▶ [PROVIDED MATERIAL]:
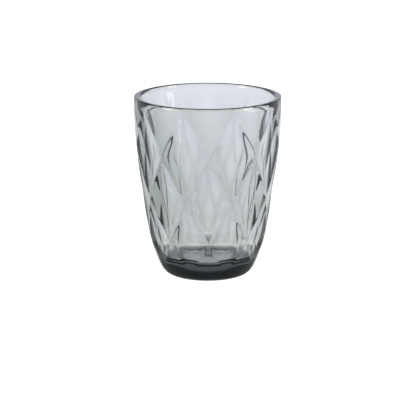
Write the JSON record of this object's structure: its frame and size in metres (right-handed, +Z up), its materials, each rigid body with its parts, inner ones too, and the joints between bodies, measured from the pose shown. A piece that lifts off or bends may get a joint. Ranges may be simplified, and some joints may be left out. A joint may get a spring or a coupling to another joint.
{
  "type": "whiskey tumbler",
  "caption": "Low drinking glass of pressed smoke-grey glass: barrel-shaped wall with staggered diamond facets, plain rounded rim, smooth hollow and heavy solid base.",
  "frame": {"origin": "centre of the flat foot that the glass stands on", "axes": "+Z up along the glass's axis; -Y faces the viewer, and a crossing of the facet lattice, the side point of two facets of the upper row, lies on -Y at 71.5 mm"},
  "size_m": [0.081, 0.081, 0.1],
  "materials": {
    "smoked_glass": "fire-polished pressed soda-lime glass, tinted smoke grey through its whole thickness"
  },
  "bodies": {
    "root": {"tumbler": "smoked_glass"}
  },
  "joints": []
}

▶ [SHORT PROBLEM]:
Repeat the material from above exactly, word for word.

▶ [WORKED ANSWER]:
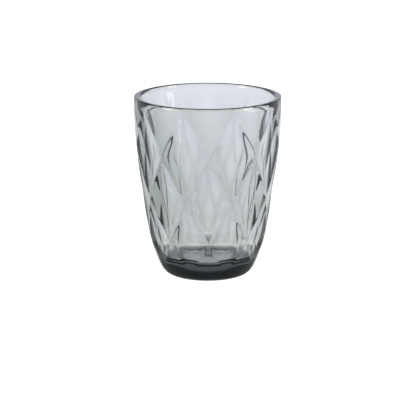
Write the JSON record of this object's structure: its frame and size in metres (right-handed, +Z up), its materials, each rigid body with its parts, inner ones too, and the joints between bodies, measured from the pose shown. A piece that lifts off or bends may get a joint. Ranges may be simplified, and some joints may be left out. A joint may get a spring or a coupling to another joint.
{
  "type": "whiskey tumbler",
  "caption": "Low drinking glass of pressed smoke-grey glass: barrel-shaped wall with staggered diamond facets, plain rounded rim, smooth hollow and heavy solid base.",
  "frame": {"origin": "centre of the flat foot that the glass stands on", "axes": "+Z up along the glass's axis; -Y faces the viewer, and a crossing of the facet lattice, the side point of two facets of the upper row, lies on -Y at 71.5 mm"},
  "size_m": [0.081, 0.081, 0.1],
  "materials": {
    "smoked_glass": "fire-polished pressed soda-lime glass, tinted smoke grey through its whole thickness"
  },
  "bodies": {
    "root": {"tumbler": "smoked_glass"}
  },
  "joints": []
}